Par l’entremise de quelques clins d’œil humoristiques, celle qui est aussi chroniqueuse invitée à La Presse plonge dans l’intime et révèle qu’elle est aux prises avec la dépression, l’anxiété, le trac et le sentiment d’être inadéquate depuis qu’elle est toute petite. Les derniers mois ont été difficiles. Elle a rompu avec l’agence qui la représentait, ne se reconnaissant pas dans le moule dans lequel on lui demandait d’entrer. 

Je me suis mise à faire de la course. Je déteste courir. C’est très difficile. Mais pour la première fois de ma vie, je me suis dit : je vais courir vraiment lentement. Ça m’a fait du bien.

Léa Stréliski

Puis, un deuxième déclic : une prise de conscience qu’elle laissait souvent gagner ses voix négatives intérieures. C’est une discussion avec un utilisateur de Twitter qui a agi comme bougie d’allumage. Il l’a insultée, elle a répondu, puis a eu honte. Elle a eu peur de montrer qu’elle n’est pas celle que rien n’atteint. « Je me suis rendu compte que si je ne suis pas capable de me défendre contre lui, ça veut dire que je ne me défends jamais. Et j’ai vu comment je me faisais marcher dessus par la dépression et les voix négatives. No more. Je me suis mise à me battre. »

Finies les matinées entières passées sur les réseaux sociaux, le ventre vide et la tasse de café pleine. « Quand je parle d’hygiène mentale dans le livre, j’étais pourrie. Je ne m’occupais pas de moi. J’étais une maman [elle a trois enfants], je m’occupais des autres. »

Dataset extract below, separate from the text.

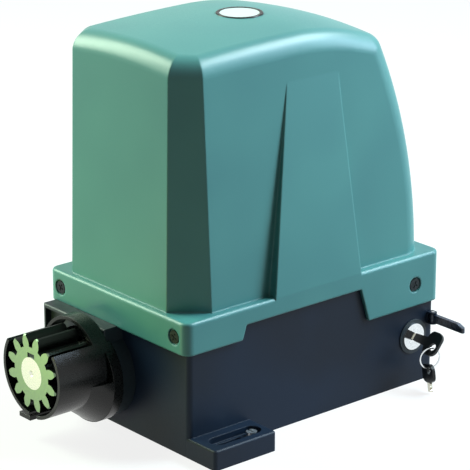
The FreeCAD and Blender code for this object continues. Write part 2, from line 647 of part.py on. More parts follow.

IMAGE FOURNIE PAR QUÉBEC AMÉRIQUE

La vie n’est pas une course, de Léa Stréliski

Se « ploguer » sur l’essentiel

Mais comment avoir une bonne hygiène mentale ? Elle déplore que cela soit très peu enseigné, contrairement à l’hygiène corporelle ou aux saines habitudes alimentaires. « Je me suis dit : je vais faire tout l’inverse de ce que la dépression aime. La voix négative dans sa tête qui fait que l’on se hait adore que l’on passe plein de temps sur les réseaux sociaux et que l’on boive du café au lieu de manger. Elle hait que l’on aime son mari, ses enfants, sa maison, tout ce qui nous rend heureuse. »

Elle a (notamment) enlevé toutes les applications de réseaux sociaux sur son téléphone. « Ça rajoute énormément de choses que l’on fait dans sa journée qui sont non seulement inutiles, mais aussi toxiques, constate-t-elle. C’est une drogue. » 

Comment fait-on pour en arriver à ne pas courir ? Il faut que l’on se plogue sur l’essentiel et que l’on regarde ce qui nous bouffe du temps et de l’espace mental et qui n’est pas nécessaire.

Léa Stréliski

Léa Stréliski, nouvelle gourou du bien-être ? « Non ! Mon livre, ce n’est vraiment pas une recette. C’est un constat de choses qu’on fait, sur ma santé mentale, par où je suis passée. Vingt chapitres, vingt portraits de choses dans l’air du temps, de choses qui nous stressent. »

Des choses un peu taboues aussi, comme sa relation difficile avec sa mère et la correspondance virtuelle qu’elle a entretenue avec un homme qui n’était pas son mari. Craint-elle d’être allée trop loin dans le côté intime ? « Ça ne me fait pas peur, dans la mesure où je sais que ce que je raconte n’est pas rare, répond-elle. Il y a beaucoup de femmes qui ont des relations difficiles avec leur maman et beaucoup de gens qui finissent par être attirés par quelqu’un d’autre et qui se mettent à écrire dans le monde virtuel à cette personne, et ça devient le fun. Plutôt que de nous faire dire de sortir les poubelles, il y a quelqu’un qui nous admire. Ce n’est tellement pas rare, mais je sais que ces deux choses-là sont taboues. C’est pour ça que je l’ai écrit. Mais, c’est mon premier livre. » 

Un livre qu’elle ne pensait pas écrire avant l’âge de 60 ans. « Finalement, j’ai 30 ans d’avance. Même en marchant », écrit-elle dans ses remerciements.

La vie n’est pas une course, Léa Stréliski, Québec Amérique, 120 pages.